The structure of (I) based on the synthetic procedure and spectroscopic evidence is shown in the scheme. The Ni complex occupies the crystallographic fourfold rotoinversion axis (Wyckoff position a); thus only a fourth of the complex is symmetry independent (Fig.1). There must be disorder in this crystal structure because the complex lacks any symmetry except for the identity (theoretically CS is possible). The aldehyde group is therefore required to be disordered over four positions in the structure. In the asymmetric unit this disorder manifests itself by having an occupancy of 25% for the aldehyde group, whereas the other 75% of the time a H atom must reside in its place.
A search of the IUCr journals for other similar examples of disorder modeling using the search terms `positional disorder' and `compositional disorder' yielded only one other relevant paper (Guzei et al., 2008). While this paper reports positional disorder modeled as compositional disorder similar to that in (I), it does not outline the procedure for such modeling. Therefore we will briefly describe the correct disorder handling procedure for (I) using the program SHELXL (Sheldrick, 2008).

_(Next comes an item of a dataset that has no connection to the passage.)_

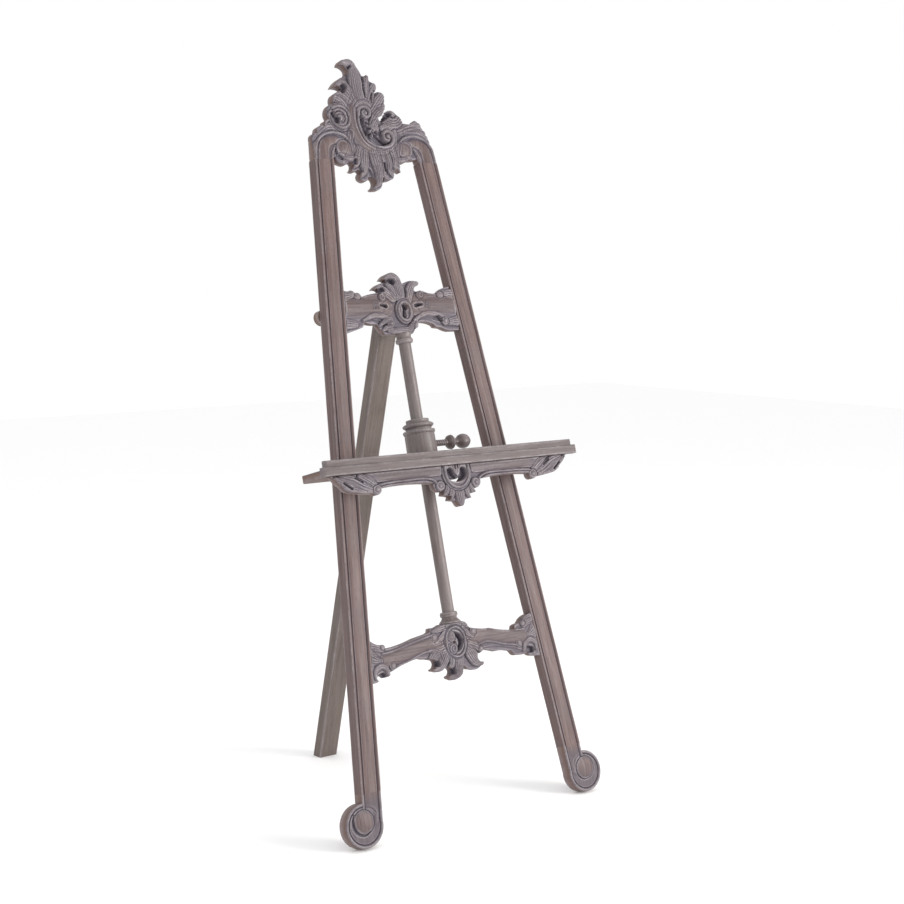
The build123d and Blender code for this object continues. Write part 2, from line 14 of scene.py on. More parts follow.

The procedure is not difficult if one knows what needs to be done and what facilities SHELXL offers. First of all, the 3:1 ratio of the H:aldehyde group was known a priori. After the routine structure solution and straightforward refinement of atoms Ni1, N1, N2 and C1—C11, one must locate the partially occupied (occupancy of 1/4) aldehyde group and partially present (occupancy of 3/4) H atom on atom C11. When multiplied by 4, these occupancies produce the correct molecular composition. There were two peaks of electron density (circa 2 e Å-3) near atom C11, and they were identified and labeled as C12 and O1. Option PART of program SHELXL was used to separate the partially occupied moieties and prevent them from binding to each other. The instruction file was manually edited as follows:
C11 1 0.68614 0.60979 0.58742 11.00000 0.04948
PART 1
AFIX 43
H11 2 0 0 0 10.75000 - 1.20000
AFIX 0
PART 2 10.25
HFIX 43 C12
C12 1 0.74510 0.61110 0.50400 11.00000 0.05000
O1 4 0.73520 0.63160 0.41710 11.00000 0.05000
PART 0
Atom H11 belongs to PART 1 whereas atoms C12 and O1 belong to PART 2. The use of two different PARTs was necessary in order to help the program place the H atoms at the correct positions at atoms C11 and C12. Atoms specified in PART 1 and PART 2 are not present simultaneously at any one location in the structure and cannot (and should not, vide infra) be chemically bonded. Atom H11 is input with dummy coordinates of 0,0,0, and command AFIX 43 which ensures the correct placement of the atom on C11 at an idealized position. The correct coordinates for H11 will be generated by the program. For all atoms in PART 2 the occupancy is assigned on the PART line with the second parameter. The first parameter designates the PART number, the second occupancy. In PART 2 the first command is HFIX 43 C12 which will generate the aldehyde H atom for C12 in an idealized position. These ten lines of instructions [as given] above completely address the disorder, but of course other approches are possible. After another cycle of least-squares the non-hydrogen atoms were refined anisotropically and a chemically reasonable and computationally stable refinement achieved.
The correct assignment of the occupancies of PART 1 and PART 2 can also be checked by refining the occupancy of the aldehyde group independently; indeed, it refines to 0.237 (5). As mentioned above, the correct molecular composition was confirmed by other analyses.
The final structure is presented in Fig. 2. Only one of the four possible positions of the aldehyde group is shown to display the correct atomic composition. Aside from the disorder and its facile modeling, this structure is unexceptional with typical geometrical parameters as comfirmed by a Mogul structural check (Bruno et al., 2002). The porphyrinato ligand is saddle shaped, consistent with its 4 symmetry. The C5—Ni1—C5[2-X,1-Y,+Z] angle spans 162.59 (8)°, atom C5 and its symmetry mates alternatively reside 0.512 (2) Å below and above the best least-square plane defined by them. It should be noted that for this structure some visualization and data validation programs indicate the presence of conflicting close contacts between symmetry-related O atoms of the aldehyde groups. It is important to keep in mind that the observed structure is the average structure and that the fourfold symmetry of the average structure puts the minor aldehyde components at four different positions in the crystal. In each molecule, there is only one aldehyde group, thus any close `contact' between such symmetry-related aldehyde groups is not real because each group is occupied only 25% of the time. When the aldehyde group is present at one site in any particular molecule in the crystal, it is not present at a conflicting nearby site in the neighboring molecule. In general, such `false contacts' are not a concern if the total occupancy of the `conflicting' atoms does not exceed unity. Nonetheless, visualization and validation software are sometimes unable to appropriately recognize such situations and may produce false indications of close contacts or draw a spurious chemical bond between would-be conflicting atoms. The user should remain aware of the real situation at the local level of the structure.
Although the disorder in this structure is technically positional it was necessary to model it as compositional owing to the symmetry considerations: only one fourth of the Ni complex is symmetry independent, and two groups appear to share the same site.